ADR 0002 — NATS as the broker

Status: Accepted Date: 2026-01

Context

The event bus sits under every inter-plugin and inter-agent communication. Requirements:

  • Subject-based routing with wildcards (plugin.inbound.*, agent.route.<id>)
  • Low-latency pub/sub (sub-millisecond on LAN)
  • No broker-side state to manage unless we opt in
  • Clustered production deployments
  • Mature async Rust client

Alternatives considered:

  • RabbitMQ — heavier, queue-per-binding mental model fits less well for fan-out across plugin instances, ops overhead higher
  • Redis streams / pub-sub — streams are great for durable event logs but the stream-per-subject model clashes with free-form plugin.outbound.<channel>.<instance> naming; pub-sub has no durability
  • Kafka — overkill for sub-millisecond request/reply loops, heavy ops, partition count becomes a thing you think about
  • Custom over TCP — too much invented complexity

Additional implementation note: a crate literally called natsio came up in early design research; it does not exist on crates.io.

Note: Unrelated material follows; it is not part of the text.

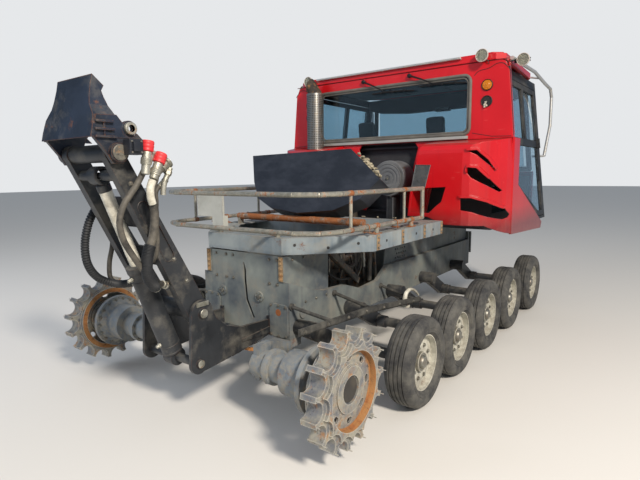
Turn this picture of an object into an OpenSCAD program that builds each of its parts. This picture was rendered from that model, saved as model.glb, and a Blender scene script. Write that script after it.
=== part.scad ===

The real Rust client is async-nats (from the NATS org itself), matching the NATS 2.10 server line.

Decision

Use NATS as the broker. Specifically:

  • Client: async-nats = "0.35" (pinned in Cargo.toml)
  • Subject namespace: plugin.inbound.*, plugin.outbound.*, plugin.health.*, agent.events.*, agent.route.*
  • Fallback: a local tokio::mpsc bus implementing the same Broker trait for offline / single-machine runs
  • Durability: SQLite disk queue in front of every publish; drains FIFO on reconnect; 3 attempts before DLQ

Consequences

Positive

  • Standard ops path (monitor on :8222/healthz, prometheus exporter, clustering via well-known recipes)
  • Pub/sub semantics are trivial to reason about
  • Swapping in JetStream later for persistent streams is additive
  • Zero broker state in the happy path — restart NATS without catastrophe thanks to the disk queue

Negative

  • NATS auth (NKey / JWT) has its own learning curve — see the NATS TLS + auth recipe
  • No built-in message ordering guarantee across subjects (only per-subscriber). Callers that need ordering (e.g. delegation with correlation id) must enforce it themselves

Forbidden anti-pattern

  • Do not use natsio or any other non-async-nats client. The crate doesn't exist on crates.io; copy-paste from older design docs will mislead.